Algemene Onderwijsbond
AOb: uitstroom onderwijs stijgt onrustbarend
Het aantal leraren dat met onbekende bestemming vertrekt uit het
onderwijs, stijgt onrustbarend snel. Vooral in het voortgezet
onderwijs is de groei van de uitstroom groot. De Algemene
Onderwijsbond pleit voor verlichting van de werklast van de beginnende
leerkracht in het eerste jaar, aldus Walter Dresscher, vice-voorzitter
van de AOb.
Uit cijfers in het SBO-jaarboek 2001 blijkt dat in 2000 34.256 leraren
stoppen met lesgeven (ongeveer 10 procent van het totaal aantal
leraren in Nederland). Maar liefst 37 procent daarvan 12.517 vertrok
met onbekende reden: gestopt met werken of overstap naar het
bedrijfsleven.
De groep afhakers groeit het snelt in het voortgezet onderwijs. In
1997 gaven 1340 leerkrachten er de brui aan; in 2000 was dat aantal
gestegen tot 2513 leraren: een stijging van de uitstroom van maar
liefst 88 procent.
Het Onderwijsblad besloot om een aantal redenen de uitstroom van
leerkrachten in het onderwijs te onderzoeken. Het aantal leden dat het
lidmaatschap van de vakbond opzegt met als reden verlaten onderwijs
stijgt sterk.

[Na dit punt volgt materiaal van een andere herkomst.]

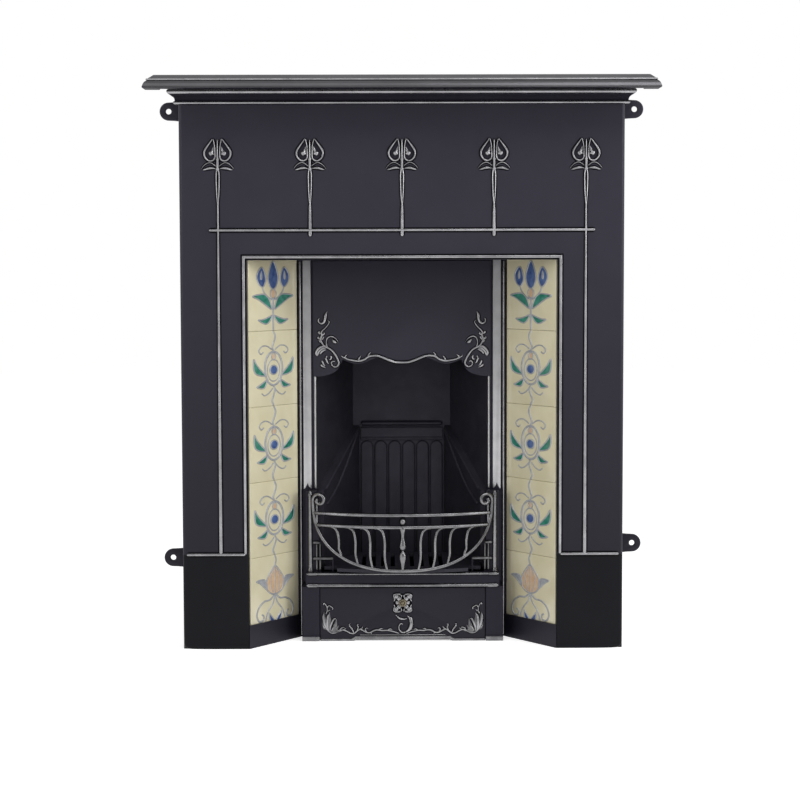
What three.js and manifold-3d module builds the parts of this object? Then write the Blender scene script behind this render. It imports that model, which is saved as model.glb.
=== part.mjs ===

Daarnaast wijten onderwijsspecialisten in de Verenigde
Staten het lerarentekort aan een slechte opvang en slechte betaling
van beginners in het onderwijs.
Op beginnersbijeenkomsten van de AOb is de gebrekkige begeleiding de
belangrijkste klacht, vertelt Walter Dresscher. Met de huidige
lerarentekorten is het heel belangrijk om nieuwe mensen te werven voor
het onderwijs. Even belangrijk is het om onderwijsgevenden te behouden
voor dit vak. De Algemene Onderwijsbond wil daarom heel graag dat een
starter het eerste jaar twintig procent minder taken krijgt dan
ervaren krachten. Zo kan iemand zich inwerken. Scholen kunnen ook nog
heel wat verbeteren aan de begeleiding van beginners.